I also wondered if Amy would indeed be able to hear me; was she genuinely interested in learning about my work or did she just want to pick up a few quick “tips” that would make her next I.V.F. a success?
And then something happened.
I re-read that last tweet from Amy, the one in which she said, “Let’s be more supportive of each other,” and saw in my mind’s eye the image of my grandmother. Instead of “Fertile Heart, let’s be more supportive of each other,” what I heard was, “Fertile Heart, let’s love each other.”
I never met my grandmother. When my father, who survived Matthausen (a forced labor camp in Austria), returned home after the war, a neighbor handed him a note that said:
“Children, love each other. You will not see me again.”

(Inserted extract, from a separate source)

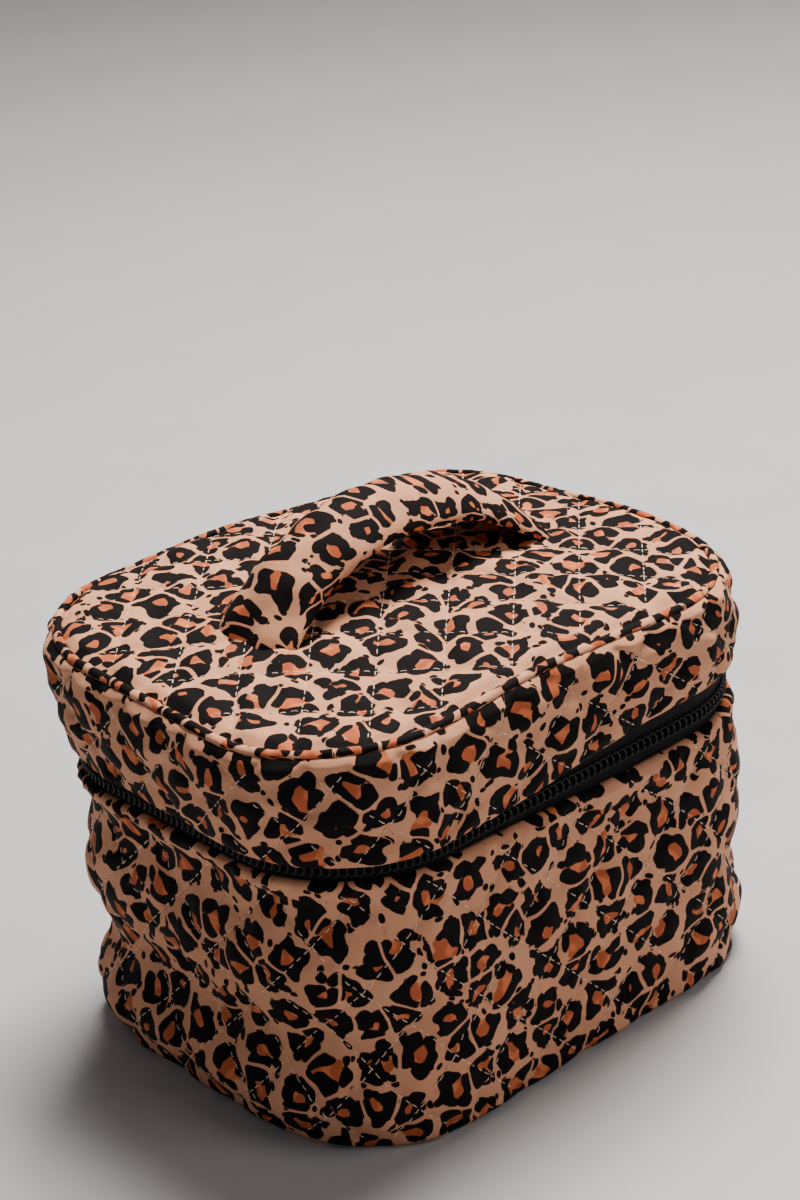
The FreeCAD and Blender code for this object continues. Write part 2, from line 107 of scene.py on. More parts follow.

Later, my father learned from an eyewitness that my grandmother had died in a cattle car on the way to Auschwitz, a concentration camp in Poland.
My grandmother’s maiden name was Yolan Klein.
So Amy, it looks like we might indeed be each other’s healers, but I’m not sure yet how I can support you. I do hope that we can be in a mutually respectful relationship long enough for me to show you that you, like me, are eminently able to “take your fertility into your own hands.” Above all, I hope that we can hear, and “heart”, each other.
Is there someone in your life who is challenging the peacemaker in you to listen and hear with a more open heart?